**Exercise goal**: Extract, unchanged, every line from the top of the material below through the line with "import Sketcher", and no more.

====== Given information ======

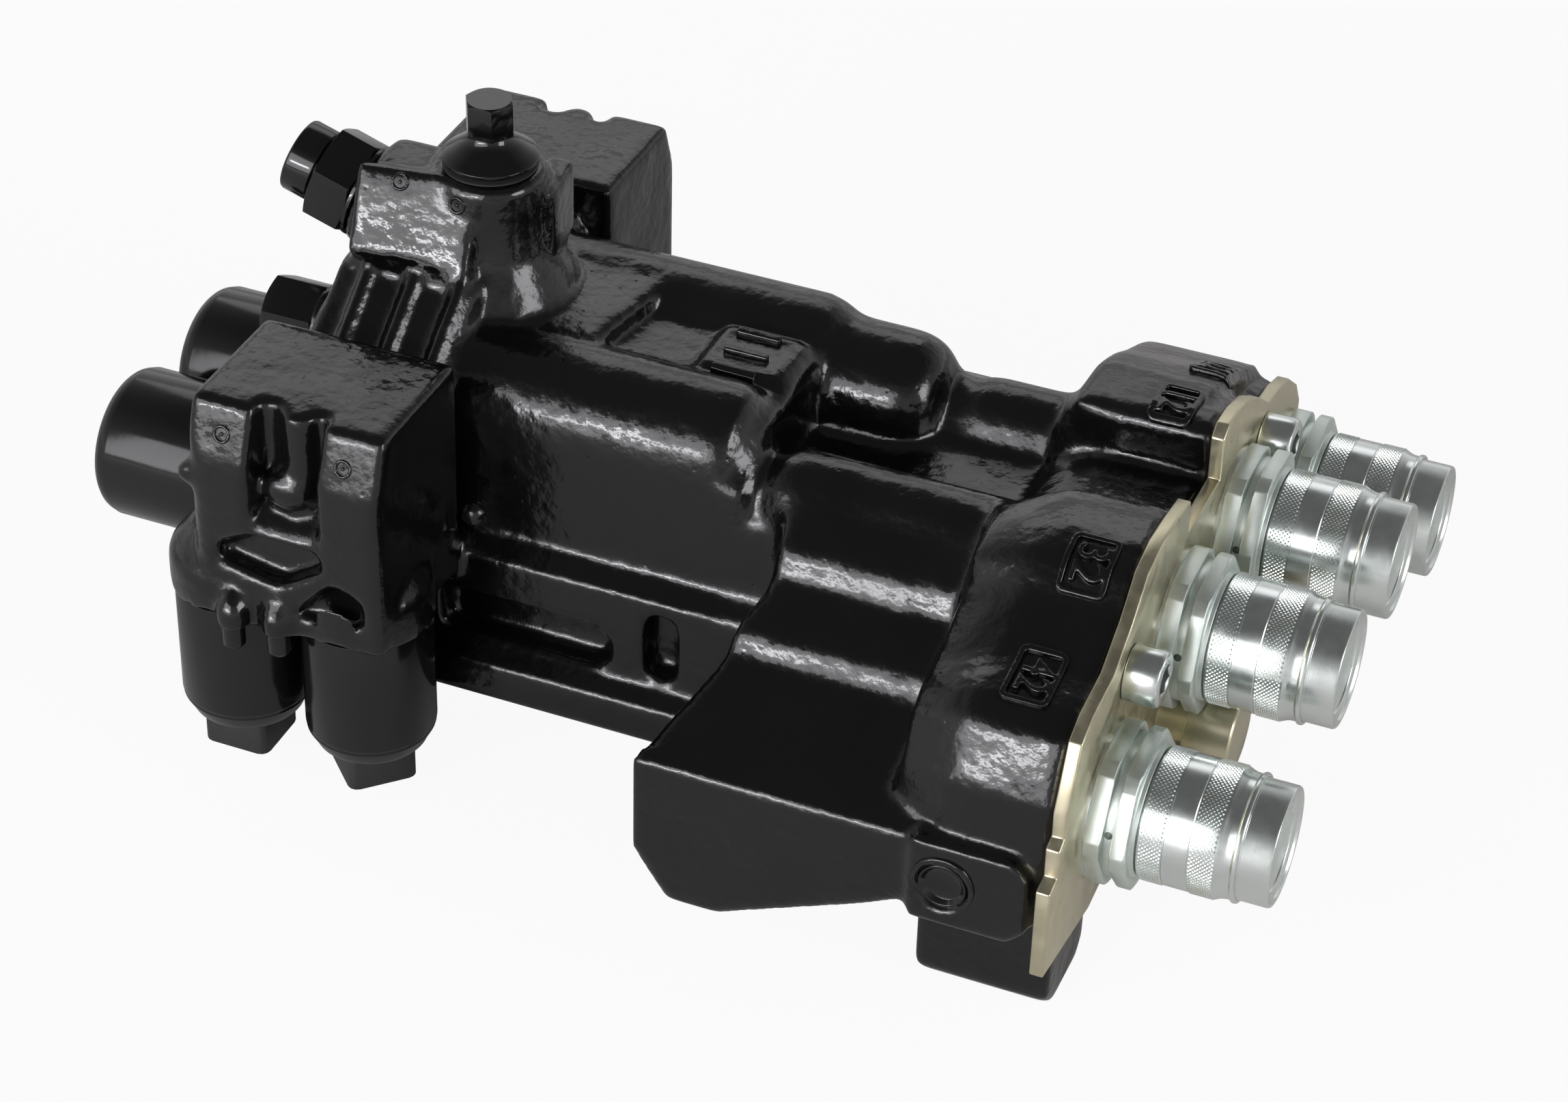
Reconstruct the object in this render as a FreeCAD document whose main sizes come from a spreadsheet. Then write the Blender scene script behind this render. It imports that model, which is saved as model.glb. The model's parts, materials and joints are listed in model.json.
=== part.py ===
import FreeCAD, Part
import math
import os
import Sketcher

# Loader control valve: a cast two-spool block with four flat-face couplers,
# four pilot solenoids, a relief cartridge and a check plug.
# Drawn with +X out through the couplers, Y across and +Z up, from the port
# face, the middle plane and the height of the two spools. Millimetres.
# The last step stands the part on its foot, under the middle of its box.

doc = FreeCAD.newDocument("loader_valve")
sheet = doc.addObject("Spreadsheet::Sheet", "size")

# Driving sizes
sizes = {
    # couplers
    "coupler_near_y": 82.0,
    "coupler_near_z": 12.0,
    "coupler_mid_y": 27.5,
    "coupler_mid_z": 33.4,
    "nose_end": 55.0,
    "nose_radius": 17.0,
    "nose_ring_long": 13.0,
    "nose_lip": 5.0,
    "nose_wall": 3.8,
    "nose_ring_wall": 1.4,
    "barrel_step": 0.2,
    "neck_step": 2.2,
    "neck_start": 21.5,
    "neck_end": 40.6,
    "shank_radius": 13.5,
    "shank_long": 16.0,
    "flow_bore": 8.0,
    "bore_floor": 10.0,
    "coupler_hex": 42.0,
    "hex_one_long": 5.0,
    "groove_wall": 2.5,
    "groove_long": 2.6,
    "hex_two_long": 4.2,
    "collar_wall": 1.2,
    "collar_long": 1.5,
    "weep_radius": 1.0,
    "seal_ring_thick": 1.0,
    "seal_ring_proud": 1.0,
    # outer sleeve
    "sleeve_wall": 1.85,
    "sleeve_band_drop": 0.3,
    "sleeve_gap": 0.3,
    "sleeve_fit": 0.08,
    "knurl_one_end": 25.8,
    "knurl_two_start": 32.8,
    "knurl_two_end": 40.5,
    "bead_start": 44.4,
    "bead_end": 46.2,
    "bead_wall": 1.0,
    "land_start": 22.0,
    "land_long": 2.0,
    "sleeve_travel": 4.0,
    # stem, seal sleeve and their spring
    "disc_gap": 2.9,
    "disc_thick": 4.0,
    "face_sink": 0.4,
    "stem_radius": 4.5,
    "web_thick": 3.0,
    "web_hole": 2.2,
    "web_hole_ring": 8.6,
    "slide_fit": 0.08,
    "seal_sleeve_rear": 32.0,
    "seal_sleeve_wall": 2.0,
    "seal_sleeve_front": 5.0,
    "seal_travel": 8.0,
    "spring_wire": 1.4,
    "seal_spring_turns": 4.0,
    "seal_spring_gap": 2.6,
    "sleeve_spring_wire": 1.1,
    "sleeve_spring_turns": 6.0,
    # retaining plate, its screws and the end plugs
    "plate_thick": 4.0,
    "plate_near_y": 117.5,
    "plate_tip_y": 127.5,
    "plate_tip_z": -16.0,
    "plate_far_y": 100.0,
    "plate_top": 74.0,
    "plate_notch_half": 15.5,
    "plate_notch_middle": -5.5,
    "plate_notch_floor": 59.0,
    "screw_head_radius": 8.0,
    "screw_head_tall": 10.0,
    "screw_radius": 5.0,
    "screw_long": 30.0,
    "screw_socket": 8.0,
    "screw_socket_deep": 5.0,
    "screw_near_y": -69.0,
    "screw_near_z": 46.0,
    "screw_far_y": 56.0,
    "screw_far_z": 44.0,
    "screw_fit": 0.3,
    "end_plug_thread": 11.5,
    "end_plug_neck": 10.1,
    "end_plug_radius": 12.0,
    "end_plug_step": 12.3,
    "end_plug_end": 26.3,
    "end_plug_deep": 14.0,
    "fixed_fit": 0.15,
    # casting, trunk
    "trunk_rear": -258.0,
    "trunk_front": -118.0,
    "spool_y": 25.7,
    "bulge_y": 27.0,
    "bulge_z": 53.5,
    "bulge_radius": 20.0,
    "bulge_lead": 3.0,
    "valley_z": 66.0,
    "mark_pad_z": 69.0,
    "mark_pad_rear": -148.0,
    "mark_pad_front": -121.5,
    "mark_pad_half": 11.0,
    "mark_rim": 1.2,
    "mark_rim_wide": 2.0,
    "wall_y": 47.0,
    "wall_z": 18.7,
    "slot_wall_y": 55.0,
    "slot_wall_z": 14.0,
    "slot_wall_bottom": -16.4,
    "slot_wall_front": -130.5,
    "rail_y": 62.0,
    "rail_z": -19.0,
    "rail_bottom": -31.0,
    "floor_half": 52.0,
    "floor_z": -38.0,
    "slot_deep": 8.0,
    "long_slot_front": -156.0,
    "long_slot_top": -0.2,
    "long_slot_bottom": -14.4,
    "short_slot_middle": -139.5,
    "short_slot_half": 4.9,
    "short_slot_top": 9.3,
    "short_slot_bottom": -13.4,
    # casting, middle and wing
    "middle_front": -40.0,
    "crest_y": 31.5,
    "crest_z": 46.0,
    "crest_radius": 15.0,
    "crest_rear": -119.0,
    "far_crest_z": 42.0,
    "far_crest_rear": -75.0,
    "second_bulge_front": -84.0,
    "second_bulge_drop": 5.0,
    "valley_floor": 44.0,
    "wing_rear_in": -105.0,
    "wing_rear_out": -121.0,
    "wing_front": -38.0,
    "wing_y": 118.0,
    "wing_edge_z": 11.0,
    "wing_floor": -38.0,
    "wing_tip_x": -105.0,
    "far_wing_y": 80.0,
    # casting, port flange
    "flange_rear": -47.0,
    "flange_shoulder": -27.0,
    "flange_inset": 2.0,
    "core_pad_proud": 3.0,
    "core_pad_rear": -43.0,
    "core_pad_front": -4.0,
    "core_pad_top": 13.0,
    "core_pad_bottom": -15.0,
    "core_plug_x": -28.6,
    "core_plug_z": -2.0,
    "core_plug_radius": 7.2,
    "core_plug_deep": 4.0,
    "leg_rear": -42.0,
    "leg_front": -2.0,
    "leg_near": 100.0,
    "leg_far": 68.0,
    "leg_floor": -55.0,
    "leg_round": 8.0,
    "waist_x": -49.0,
    "waist_radius": 12.0,
    "waist_deep": 5.0,
    # casting, pilot blocks
    "block_rear": -265.0,
    "block_front": -204.0,
    "block_in": 52.0,
    "block_out": 103.0,
    "block_top": 78.0,
    "block_floor": 6.0,
    "notch_rear": -245.0,
    "notch_front": -224.0,
    "notch_deep": 12.0,
    "notch_floor": 50.0,
    "column_radius": 5.5,
    "facet_tall": 18.0,
    "facet_deep": 7.0,
    "pocket_deep": 7.0,
    # casting, roof and plug boss
    "roof_rear": -256.0,
    "roof_front": -211.0,
    "roof_foot_y": 55.0,
    "roof_foot_z": 60.0,
    "roof_rise_y": 26.0,
    "roof_rise_z": 82.0,
    "head_rear": -252.0,
    "head_front": -215.0,
    "head_foot_y": 23.0,
    "head_foot_z": 92.0,
    "head_top_y": 10.0,
    "head_top_z": 107.0,
    "gusset_half": 17.0,
    "gusset_front": -170.0,
    "gusset_z": 72.5,
    "flare_radius": 37.0,
    "flare_foot_z": 64.0,
    "flare_top_z": 88.0,
    "plug_x": -218.0,
    "plug_boss_radius": 17.0,
    "plug_boss_top": 112.0,
    "rib_pitch": 14.5,
    "rib_thick": 4.0,
    "rib_proud": 4.5,
    "lug_wide": 12.0,
    "lug_thick": 5.0,
    # spools, caps and springs
    "spool_radius": 9.9,
    "spool_groove": 7.0,
    "spool_fit": 0.03,
    "spool_front": -44.0,
    "spool_rear": -262.0,
    "spool_bore_front": -32.0,
    "spool_travel": 7.5,
    "land_rear": -225.0,
    "land_pitch": 45.0,
    "land_gap": 18.0,
    "cap_radius": 23.35,
    "cap_rear": -333.0,
    "cap_front": -265.0,
    "cap_round": 5.0,
    "cap_wall": 6.0,
    "cap_spigot": 8.0,
    "spool_stem": 7.0,
    "seat_radius": 15.0,
    "seat_thick": 4.0,
    "seat_rear": -280.0,
    "end_seat_front": -322.0,
    "spool_guide": 8.0,
    "centring_wire": 2.6,
    "centring_turns": 6.0,
    "centring_radius": 11.5,
    # solenoids
    "solenoid_y": 84.0,
    "solenoid_rear_x": -260.0,
    "solenoid_front_x": -219.0,
    "solenoid_radius": 19.3,
    "solenoid_top": 8.0,
    "solenoid_floor": -36.0,
    "solenoid_lip": 1.0,
    "solenoid_bore": 7.0,
    "armature_top": 5.0,
    "armature_floor": -26.0,
    "armature_travel": 3.0,
    "armature_radius": 6.95,
    "armature_pin": 2.4,
    "armature_pin_top": 17.0,
    "solenoid_crimp": 5.5,
    "connector_long": 21.0,
    "connector_wide": 21.0,
    "connector_flange": 24.0,
    "connector_tall": 13.0,
    "pin_radius": 3.4,
    "pin_long": 6.0,
    "pin_deep": 8.0,
    "pin_lobe": 4.8,
    # relief cartridge
    "cartridge_x": -258.3,
    "cartridge_z": 92.4,
    "cartridge_tilt": 18.0,
    "cartridge_hex": 27.0,
    "cartridge_hex_long": 14.0,
    "cartridge_cap_radius": 11.2,
    "cartridge_cap_long": 9.0,
    "cartridge_body_radius": 9.0,
    "cartridge_neck": 8.0,
    "cartridge_bore": 5.0,
    "cartridge_deep": 30.0,
    "relief_travel": 3.0,
    "relief_wire": 1.2,
    "relief_turns": 6.0,
    # check plug
    "plug_hex": 13.0,
    "plug_hex_top": 133.0,
    "plug_hex_floor": 122.0,
    "plug_cone_floor": 115.5,
    "plug_cone_radius": 14.0,
    "plug_neck_radius": 6.4,
    "plug_thread_radius": 10.0,
    "plug_deep": 16.0,
    "plug_bore": 5.5,
    "plug_bore_top": 118.0,
    "check_seat_z": 88.0,
    "check_bore": 6.0,
    "check_head": 8.0,
    "check_head_tall": 3.5,
    "check_guide_top": 102.0,
    "check_travel": 4.0,
    "check_wire": 1.0,
    "check_turns": 5.0,
    # rear hex plug
    "rear_plug_y": -8.0,
    "rear_plug_z": 48.0,
    "rear_plug_hex": 22.0,
    "rear_plug_end": -287.0,
    "rear_plug_radius": 9.0,
    "rear_plug_deep": 12.0,
}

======

**Completed task**:
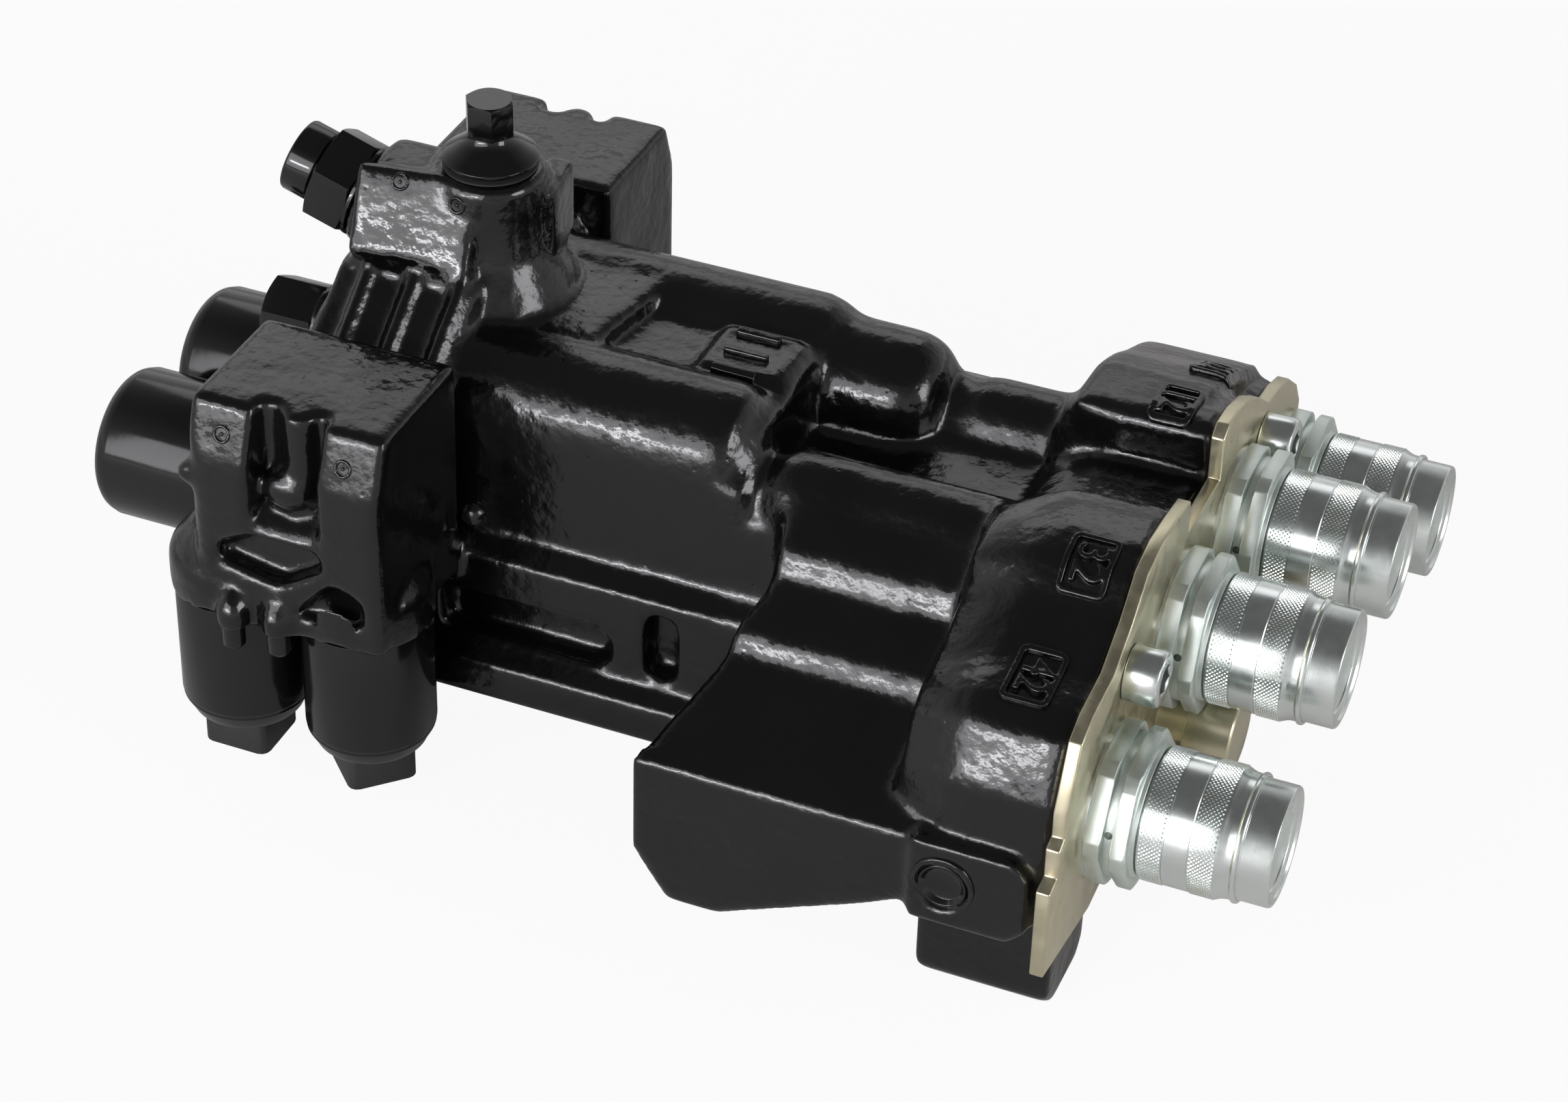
Reconstruct the object in this render as a FreeCAD document whose main sizes come from a spreadsheet. Then write the Blender scene script behind this render. It imports that model, which is saved as model.glb. The model's parts, materials and joints are listed in model.json.
=== part.py ===
import FreeCAD, Part
import math
import os
import Sketcher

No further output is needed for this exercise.